As the New Year begins, my thoughts turn to my practice routine and I’m full of good resolutions about what, when and how I will practise. The new term also provides an opportunity to reflect on my students’ practice habits and how I can encourage them to commit to regular and effective practice.
What shall we practise?
At the Music and Drama Education Expo in February 2018, Samantha Coates (of Blitzbooks, Australia) said “repertoire is king”. As adults, we are lucky enough to be able to choose what we want to learn. As teachers, we need to remember that our students will also have strong preferences – even though they might not always tell us what they are! When a post Grade 5 teen recently came to her lesson insisting that she didn’t like any of the pieces in her books I asked her to come back with a list of five pieces she wanted to learn. She came back with ten, ranging from Beethoven’s Moonlight Sonata to Satie’s Gymnopedies, with some Einaudi and Tierssen thrown in too. She’s flying through repertoire and thoroughly enjoying playing once again.
Variety of repertoire is also important. Inspired by a performance I heard when I visited the Piano Teacher’s Course last year, I’m currently working on Ravel’s Jeu D’Eau. I fully recognise that this is a challenging work for me, right on the edge of my ability. But playing the piano isn’t so much fun when it’s really difficult all the time! In contrast, I’m also learning Liszt’s 6 Consolations which I’m finding much more accessible. How often, as teachers, do we continuously push our students onto the next challenge without giving them a chance to step back and play something that is well within their grasp? I know that I’ve been guilty of this. Last year I introduced my students to Improve Your Sight-Reading, A Piece A Week (Paul Harris) and my students are simply revelling in the accessibility of the music and the weekly sense of achievement.
We also need to be willing to think outside the box. My youngest son recently asked me to teach him “we don’t need education” (more commonly known as Pink Floyd’s Brick in the Wall). We worked it out by ear together and he merrily bashes it out several times a day. He will play it to anyone who will listen. I have been known to call out “that’s not practising!”. But I need to stop doing that… he’s playing and he loves playing. At the age of 8, surely that’s what I should wish for as a teacher and as a parent.
When do we practise?
With a busy life, it can be hard to fit in regular practice and I need to make it a priority, otherwise it drifts to the bottom of the pile as an optional extra. By the time I’ve finished work, cooked the dinner and packed the kids off to bed I’m either too tired or concerned about disturbing my neighbours! When I was preparing for my LTCL daily practice had to be a top priority, so I factored it into the beginning of my day, immediately after dropping the kids off at school. An established routine meant that it was never missed.
Similarly, my own children practise every morning before school. It’s not up for debate and is as much part of the routine as eating breakfast or cleaning their teeth.
In the current age of over-scheduled children (and parents), music practice often has to compete with homework, French lessons, ballet classes, Scouts, swimming galas and Xbox! David Barton recently wrote about the importance of using music practice to take a well-deserved break from the stress of revision.
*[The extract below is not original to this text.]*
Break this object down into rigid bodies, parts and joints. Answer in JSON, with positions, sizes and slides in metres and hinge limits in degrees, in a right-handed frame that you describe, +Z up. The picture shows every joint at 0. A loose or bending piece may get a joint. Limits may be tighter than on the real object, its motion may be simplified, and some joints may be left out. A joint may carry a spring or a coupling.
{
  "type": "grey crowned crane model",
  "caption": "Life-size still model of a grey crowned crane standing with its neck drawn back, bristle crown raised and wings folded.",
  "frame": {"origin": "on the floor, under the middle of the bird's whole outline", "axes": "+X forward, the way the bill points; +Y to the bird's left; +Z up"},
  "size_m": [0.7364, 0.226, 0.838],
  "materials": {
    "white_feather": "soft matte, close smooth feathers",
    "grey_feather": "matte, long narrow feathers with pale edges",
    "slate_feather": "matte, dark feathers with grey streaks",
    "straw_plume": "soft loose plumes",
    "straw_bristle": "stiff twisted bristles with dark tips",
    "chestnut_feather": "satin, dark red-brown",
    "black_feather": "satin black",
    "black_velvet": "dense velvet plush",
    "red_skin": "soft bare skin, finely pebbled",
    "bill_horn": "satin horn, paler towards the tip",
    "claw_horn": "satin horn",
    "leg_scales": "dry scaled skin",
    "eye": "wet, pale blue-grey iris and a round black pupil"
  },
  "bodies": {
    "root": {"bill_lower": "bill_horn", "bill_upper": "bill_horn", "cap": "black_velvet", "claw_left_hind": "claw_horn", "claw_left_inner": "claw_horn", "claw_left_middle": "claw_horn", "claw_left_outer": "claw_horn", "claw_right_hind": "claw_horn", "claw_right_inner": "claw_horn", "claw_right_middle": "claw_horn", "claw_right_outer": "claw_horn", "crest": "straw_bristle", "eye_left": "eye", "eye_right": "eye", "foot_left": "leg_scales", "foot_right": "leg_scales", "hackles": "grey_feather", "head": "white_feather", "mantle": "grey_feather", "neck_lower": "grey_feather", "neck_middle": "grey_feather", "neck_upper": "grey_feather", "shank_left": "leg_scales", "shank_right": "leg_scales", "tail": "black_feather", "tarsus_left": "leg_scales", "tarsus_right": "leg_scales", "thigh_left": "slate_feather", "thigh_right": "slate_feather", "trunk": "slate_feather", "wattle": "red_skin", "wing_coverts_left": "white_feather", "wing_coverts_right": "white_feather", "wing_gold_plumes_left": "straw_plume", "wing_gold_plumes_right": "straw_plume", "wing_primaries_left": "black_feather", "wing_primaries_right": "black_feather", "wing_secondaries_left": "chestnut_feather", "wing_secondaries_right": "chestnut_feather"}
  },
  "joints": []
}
This is wise advice and it may be that we need to adjust our practice expectations for our students who are particularly over-burdened.
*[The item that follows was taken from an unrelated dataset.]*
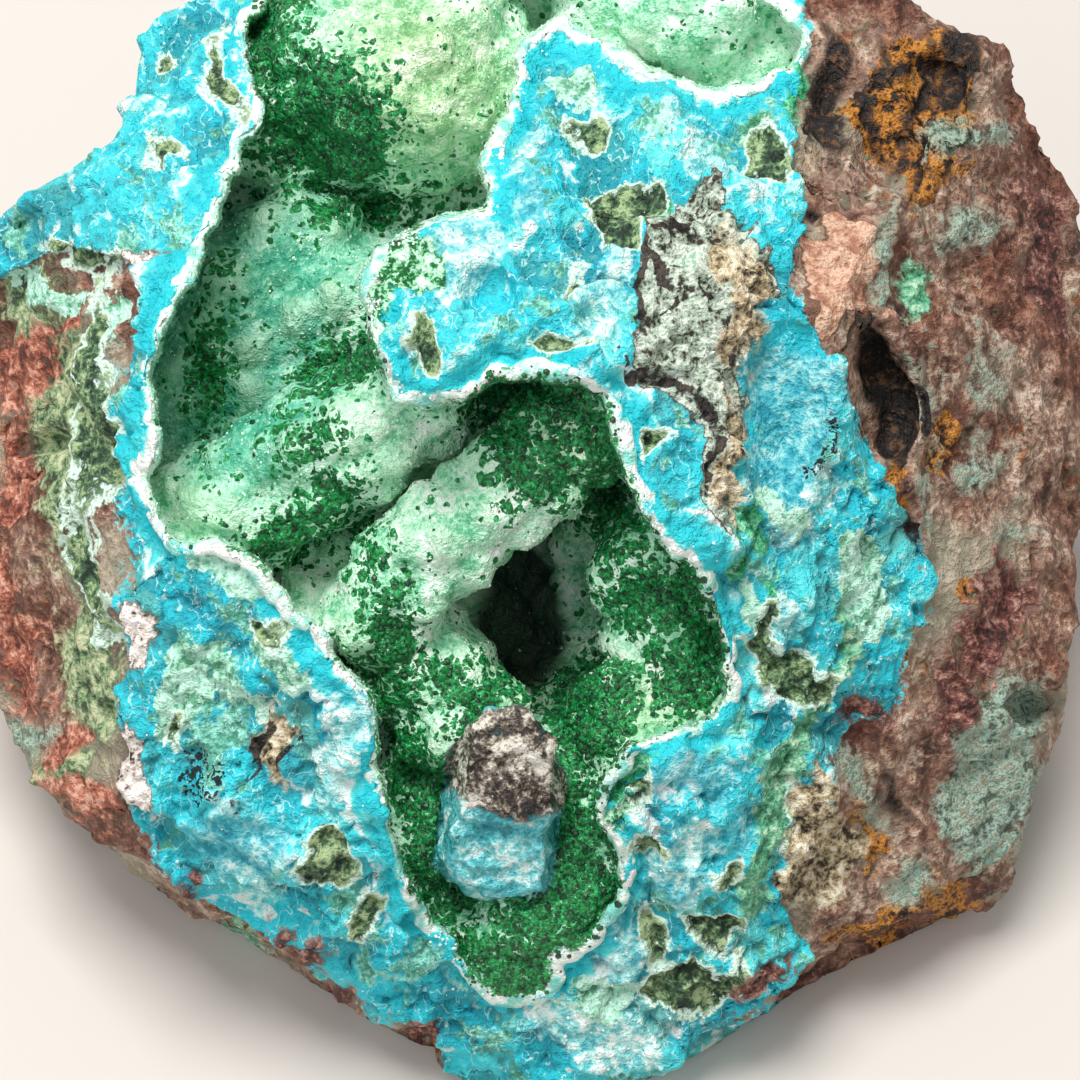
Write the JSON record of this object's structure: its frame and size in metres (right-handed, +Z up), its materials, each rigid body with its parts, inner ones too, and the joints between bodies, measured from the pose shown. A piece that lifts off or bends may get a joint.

As teachers, allocating time for students to practise is very difficult to influence as it relies, in large part, on parents making the commitment to practice, facilitating routine and minimising distractions.
How do we practise?
The responsibility for teaching students how to practise rests squarely on our shoulders. In most cases, there is no one else who will be able to give them the all-important strategies for effective practice and an understanding of the rewards they will reap. These are lifelong lessons.
My team and I recently discussed how to ensure our students can implement appropriate practice strategies effectively. When students can choose the practise strategies they want to use and then rehearse their practice in the lessons (all with our guidance, of course), they are more likely to recreate the experience at home. Karen Marshall said at the recent ABRSM conference ‘never tell a child something they can work out for themselves’ and I firmly believe that collaboratively working out how to practise something is a key part of every lesson.
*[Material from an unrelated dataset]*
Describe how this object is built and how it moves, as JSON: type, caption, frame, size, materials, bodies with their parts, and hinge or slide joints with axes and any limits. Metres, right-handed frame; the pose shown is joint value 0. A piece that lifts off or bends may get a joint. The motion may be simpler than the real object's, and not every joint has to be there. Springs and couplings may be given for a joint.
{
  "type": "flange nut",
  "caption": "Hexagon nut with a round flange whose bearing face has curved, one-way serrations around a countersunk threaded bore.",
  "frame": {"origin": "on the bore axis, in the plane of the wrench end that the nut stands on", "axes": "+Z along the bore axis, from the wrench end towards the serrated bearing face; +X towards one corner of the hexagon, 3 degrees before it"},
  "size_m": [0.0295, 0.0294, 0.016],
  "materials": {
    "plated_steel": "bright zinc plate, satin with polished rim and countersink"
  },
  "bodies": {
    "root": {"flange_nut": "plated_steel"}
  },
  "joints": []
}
I often need to remind my students – especially the teens - “playing it all the way through badly is not practising. It’s just playing it all the way through badly”. It’s also useful to admit to my students that I do that too sometimes, even though I know better! Afterall, a pedestal is not a very comfortable place to perch.
Why do we practise?
I recently attended a lecture at the Royal College of Music about motivation and heard under-graduates describing why they practise. I was struck by the quantity of extrinsic motivators that inspire them, from pleasing their parents, to winning competitions. Many of my own (much younger) students also practise because their parents make them, to impress me or to pass an exam.
So why do I practise? I practise because I want to be able to play Jeu D’Eau (back to repertoire is king!). I practise because it’s my personal time when I can ignore the emails and my kids will look after themselves. And I practise because I want to get the full value out of the lessons I have paid for - and I’m a bit beyond flashcards and scales drills if I haven’t done my homework!
It can be difficult to help our students find the intrinsic motivation, that pure love of playing music and that desire for personal achievement. Students genuinely don’t like things that are ‘hard’ and in the current age of immediacy they want to be good at it, right now! But once they have mastered a piece, students often love it and want to play it again and again. We need to remind them that learning is a journey. This goes back, once more to repertoire, including encouraging students to make their own choices and offering a variety of difficulty levels. In the last few weeks of the Autumn term I set my younger students a challenge from Get Set! Christmas: to sight-read an ‘easy’ Christmas duet with me, to learn an ‘accessible’ Christmas song from memory and to master a ‘challenging’ Christmas song. All of them (with one disappointing exception… there’s always one!) rose to the challenge.
Encouraging regular, effective, reflective, meaningful practice routines for young students will always be a challenge for teachers and I don’t have all the answers. But I do think it’s vitally important for us to reassess every once in a while, challenge what may have become an unsatisfactory status quo and find new ways to re-engage our students.